I love that the ultra-scientific method of creating a Kirk android is to put him, naked (I should do a shirtless Kirk count…) on a table and spin him around really fast!
This is the first episode to feature Majel Barrett’s Nurse Christine Chapel in more than an ancillary role (she’s first seen prominently in “The Naked Time”). She would go on to become a Star Trek staple, voicing the Computer in every series of Star Trek except Discovery, because she passed away in 2008. She’s delightful as Lwaxana Troi, Deanna Troi’s mother, in both The Next Generation and Deep Space Nine. However, Barrett is always too awkward for me as Chapel, cast because of Roddenberry’s affections for her (they carried on an affair starting before “The Cage,” in which she played Number One, and then he cast her here, not marrying her until 1969 – he was married until earlier that year). Shatner and Barrett do have good chemistry here, a mentor reassuring his student throughout this traumatic process.
Ted Cassidy’s Ruk is one of the better one-off sympathetic villains in Star Trek. He’s so memorable, and his voice and size lend to him an innate stature and distinction that works so well here. Ruk is an android, yes, but he’s also very alien. It brings to mind the casting of Doug Jones as Saru in Star Trek Discovery–his tall, thin frame just makes him stand out as being so very different from everyone else on the crew.

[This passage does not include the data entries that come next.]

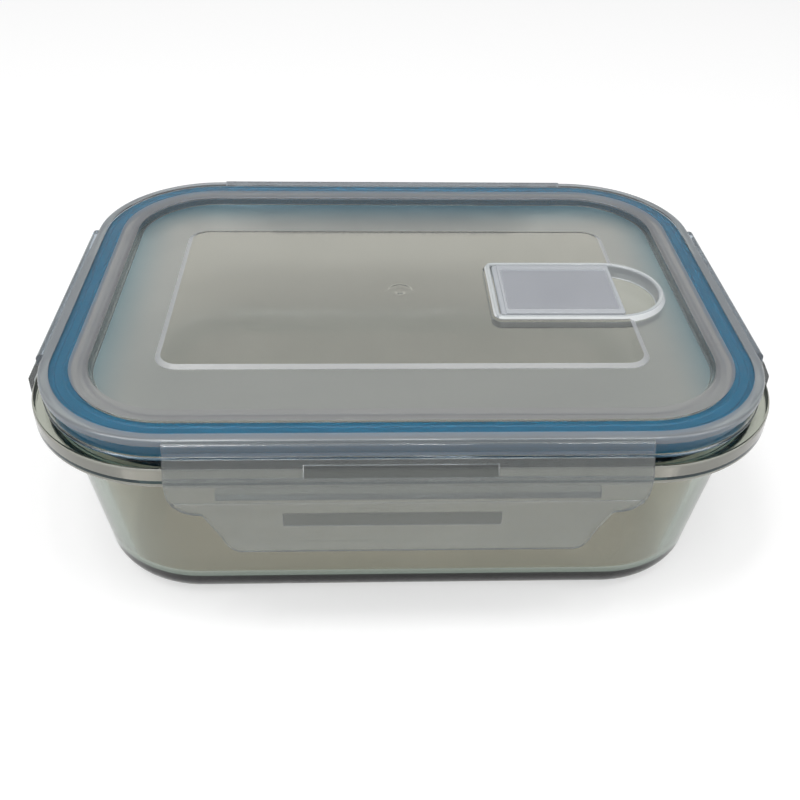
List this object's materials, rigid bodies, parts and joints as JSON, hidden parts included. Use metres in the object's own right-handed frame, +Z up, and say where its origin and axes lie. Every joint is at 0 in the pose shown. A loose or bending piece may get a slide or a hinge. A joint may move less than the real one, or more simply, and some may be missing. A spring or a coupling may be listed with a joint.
{
  "type": "lunch box",
  "caption": "Rectangular glass food box with a flanged tub, a clear snap lid with a gasket, hinged latches on its sides and a flap over a steam vent.",
  "frame": {"origin": "on the table below the middle of the box", "axes": "+X along the length, towards the steam vent; +Y to the rear; +Z up, out of the lid"},
  "size_m": [0.2122, 0.1642, 0.0663],
  "materials": {
    "borosilicate_glass": "clear, polished, with a green edge tint",
    "lid_plastic": "translucent, frosted outside the polished window",
    "latch_plastic": "translucent, satin",
    "flap_plastic": "frosted",
    "gasket_silicone": "satin blue",
    "plug_silicone": "satin, milky"
  },
  "bodies": {
    "base": {"glass_base": "borosilicate_glass"},
    "lid": {"lid": "lid_plastic", "gasket": "gasket_silicone"},
    "front_latch": {"front_latch": "latch_plastic", "front_catch": "latch_plastic"},
    "rear_latch": {"rear_latch": "latch_plastic", "rear_catch": "latch_plastic"},
    "left_latch": {"left_latch": "latch_plastic", "left_catch": "latch_plastic"},
    "right_latch": {"right_latch": "latch_plastic", "right_catch": "latch_plastic"},
    "vent_flap": {"vent_flap": "flap_plastic", "vent_plug": "plug_silicone"}
  },
  "joints": [
    {"name": "lid_lift", "type": "slide", "parent": "base", "child": "lid", "axis": [0, 0, 1], "range_m": [0, 0.09]},
    {"name": "front_latch_hinge", "type": "hinge", "parent": "lid", "child": "front_latch", "pos_m": [0, -0.0777, 0.0617], "axis": [-1, 0, 0], "range_deg": [0, 110], "deforming": ["front_catch"]},
    {"name": "rear_latch_hinge", "type": "hinge", "parent": "lid", "child": "rear_latch", "pos_m": [0, 0.0777, 0.0617], "axis": [1, 0, 0], "range_deg": [0, 110], "deforming": ["rear_catch"]},
    {"name": "left_latch_hinge", "type": "hinge", "parent": "lid", "child": "left_latch", "pos_m": [-0.1017, 0, 0.0617], "axis": [0, 1, 0], "range_deg": [0, 110], "deforming": ["left_catch"]},
    {"name": "right_latch_hinge", "type": "hinge", "parent": "lid", "child": "right_latch", "pos_m": [0.1017, 0, 0.0617], "axis": [0, -1, 0], "range_deg": [0, 110], "deforming": ["right_catch"]},
    {"name": "vent_flap_hinge", "type": "hinge", "parent": "lid", "child": "vent_flap", "pos_m": [0.0304, 0, 0.0642], "axis": [0, -1, 0], "range_deg": [0, 80]}
  ]
}
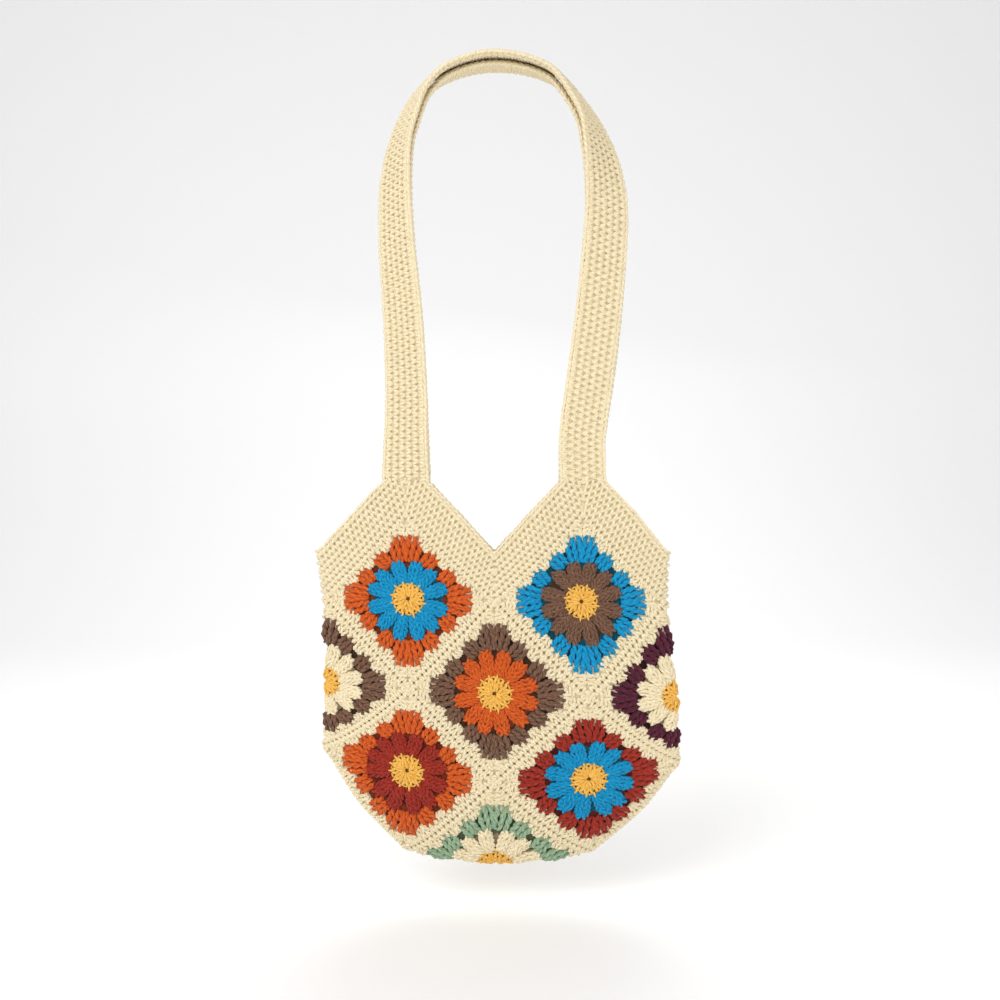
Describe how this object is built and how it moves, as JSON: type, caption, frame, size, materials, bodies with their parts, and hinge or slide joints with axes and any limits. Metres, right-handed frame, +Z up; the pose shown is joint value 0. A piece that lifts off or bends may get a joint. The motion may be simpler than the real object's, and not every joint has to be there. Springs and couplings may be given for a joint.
{
  "type": "crochet shoulder bag",
  "caption": "Crocheted shoulder bag of joined granny squares with a V-shaped opening and two wide straps, hanging empty.",
  "frame": {"origin": "where the two straps rest on a shoulder or hook, on the underside at the middle of their arch", "axes": "+Z up, the front of the bag faces -Y, +X to the right as the front is seen"},
  "size_m": [0.3594, 0.0564, 0.8024],
  "materials": {
    "cream_yarn": "matte plied acrylic yarn, crocheted",
    "yellow_yarn": "matte plied acrylic yarn, crocheted",
    "turquoise_yarn": "matte plied acrylic yarn, crocheted",
    "orange_yarn": "matte plied acrylic yarn, crocheted",
    "brown_yarn": "matte plied acrylic yarn, crocheted",
    "rust_red_yarn": "matte plied acrylic yarn, crocheted",
    "burgundy_yarn": "matte plied acrylic yarn, crocheted",
    "sage_yarn": "matte plied acrylic yarn, crocheted"
  },
  "bodies": {
    "root": {"front_top_left_centre": "yellow_yarn", "front_top_left_petals": "turquoise_yarn", "front_top_left_clusters": "orange_yarn", "front_top_left_surround": "cream_yarn", "front_top_right_centre": "yellow_yarn", "front_top_right_petals": "brown_yarn", "front_top_right_clusters": "turquoise_yarn", "front_top_right_surround": "cream_yarn", "front_middle_centre": "yellow_yarn", "front_middle_petals": "orange_yarn", "front_middle_clusters": "brown_yarn", "front_middle_surround": "cream_yarn", "side_left_centre": "yellow_yarn", "side_left_petals": "cream_yarn", "side_left_clusters": "brown_yarn", "side_left_surround": "cream_yarn", "side_right_centre": "yellow_yarn", "side_right_petals": "cream_yarn", "side_right_clusters": "burgundy_yarn", "side_right_surround": "cream_yarn", "front_lower_left_centre": "yellow_yarn", "front_lower_left_petals": "rust_red_yarn", "front_lower_left_clusters": "orange_yarn", "front_lower_left_surround": "cream_yarn", "front_lower_right_centre": "yellow_yarn", "front_lower_right_petals": "turquoise_yarn", "front_lower_right_clusters": "rust_red_yarn", "front_lower_right_surround": "cream_yarn", "bottom_centre": "yellow_yarn", "bottom_petals": "cream_yarn", "bottom_clusters": "sage_yarn", "bottom_surround": "cream_yarn", "back_top_left_centre": "yellow_yarn", "back_top_left_petals": "rust_red_yarn", "back_top_left_clusters": "brown_yarn", "back_top_left_surround": "cream_yarn", "back_top_right_centre": "yellow_yarn", "back_top_right_petals": "turquoise_yarn", "back_top_right_clusters": "orange_yarn", "back_top_right_surround": "cream_yarn", "back_middle_centre": "yellow_yarn", "back_middle_petals": "cream_yarn", "back_middle_clusters": "turquoise_yarn", "back_middle_surround": "cream_yarn", "back_lower_left_centre": "yellow_yarn", "back_lower_left_petals": "orange_yarn", "back_lower_left_clusters": "sage_yarn", "back_lower_left_surround": "cream_yarn", "back_lower_right_centre": "yellow_yarn", "back_lower_right_petals": "brown_yarn", "back_lower_right_clusters": "burgundy_yarn", "back_lower_right_surround": "cream_yarn", "border": "cream_yarn", "front_strap": "cream_yarn", "back_strap": "cream_yarn"}
  },
  "joints": []
}
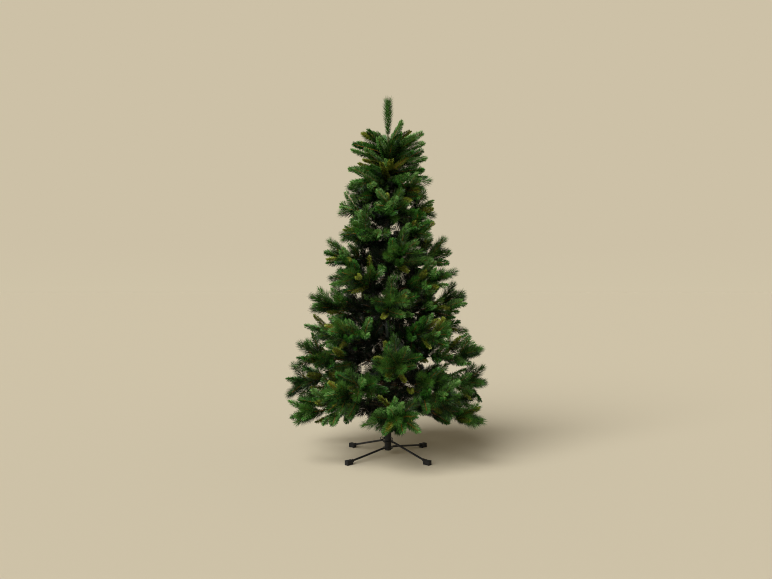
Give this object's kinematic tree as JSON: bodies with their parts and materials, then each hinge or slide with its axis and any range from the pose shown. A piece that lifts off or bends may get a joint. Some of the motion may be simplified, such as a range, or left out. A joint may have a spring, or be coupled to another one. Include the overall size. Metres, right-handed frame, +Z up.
{
  "type": "artificial christmas tree",
  "caption": "Undecorated artificial Christmas tree: a cone of wired needle branches in tiers on a steel pole, held upright in a crossed metal floor stand.",
  "frame": {"origin": "on the floor, under the axis of the pole", "axes": "+Z up along the pole, -Y towards the viewer, +X to the viewer's right"},
  "size_m": [1.0047, 1.0032, 1.8],
  "materials": {
    "pole_paint": "satin dark green paint",
    "black_paint": "satin black paint",
    "zinc": "dark plated steel",
    "foot_rubber": "matt black",
    "needles": "matt green plastic needles on twisted wire"
  },
  "bodies": {
    "root": {"pole": "pole_paint", "stand_socket": "black_paint", "stand_upper_bar": "black_paint", "stand_lower_bar": "black_paint", "eye_bolt_1": "zinc", "eye_bolt_2": "zinc", "eye_bolt_3": "zinc", "foot_upper_1": "foot_rubber", "foot_upper_2": "foot_rubber", "foot_lower_1": "foot_rubber", "foot_lower_2": "foot_rubber", "foot_garland": "needles", "tier_01_branch_1": "needles", "tier_01_branch_2": "needles", "tier_01_branch_3": "needles", "tier_01_branch_4": "needles", "tier_01_branch_5": "needles", "tier_01_branch_6": "needles", "tier_02_branch_1": "needles", "tier_02_branch_2": "needles", "tier_02_branch_3": "needles", "tier_02_branch_4": "needles", "tier_02_branch_5": "needles", "tier_02_branch_6": "needles", "tier_03_branch_1": "needles", "tier_03_branch_2": "needles", "tier_03_branch_3": "needles", "tier_03_branch_4": "needles", "tier_03_branch_5": "needles", "tier_04_branch_1": "needles", "tier_04_branch_2": "needles", "tier_04_branch_3": "needles", "tier_04_branch_4": "needles", "tier_04_branch_5": "needles", "tier_05_branch_1": "needles", "tier_05_branch_2": "needles", "tier_05_branch_3": "needles", "tier_05_branch_4": "needles", "tier_05_branch_5": "needles", "tier_06_branch_1": "needles", "tier_06_branch_2": "needles", "tier_06_branch_3": "needles", "tier_06_branch_4": "needles", "tier_07_branch_1": "needles", "tier_07_branch_2": "needles", "tier_07_branch_3": "needles", "tier_07_branch_4": "needles", "tier_08_branch_1": "needles", "tier_08_branch_2": "needles", "tier_08_branch_3": "needles", "tier_08_branch_4": "needles", "tier_09_branch_1": "needles", "tier_09_branch_2": "needles", "tier_09_branch_3": "needles", "tier_09_branch_4": "needles", "tier_10_branch_1": "needles", "tier_10_branch_2": "needles", "tier_10_branch_3": "needles", "tier_10_branch_4": "needles", "crown_top": "needles"}
  },
  "joints": []
}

Finally, this episode begins our redshirt trope: the barely-named security guards sent to protect Kirk and Chapel die quickly and without ceremony, bringing our Redshirt Count to 2.
Keep Watching?
I do like the questions that this episode raises, but I’m left wanting by some of the answers. Star Trek is still in its infancy here, so we’ll get those answers with more strength and thought soon enough. Enjoy this episode for what it is: a fun exploration of what it means to be human, and then come to your own conclusions.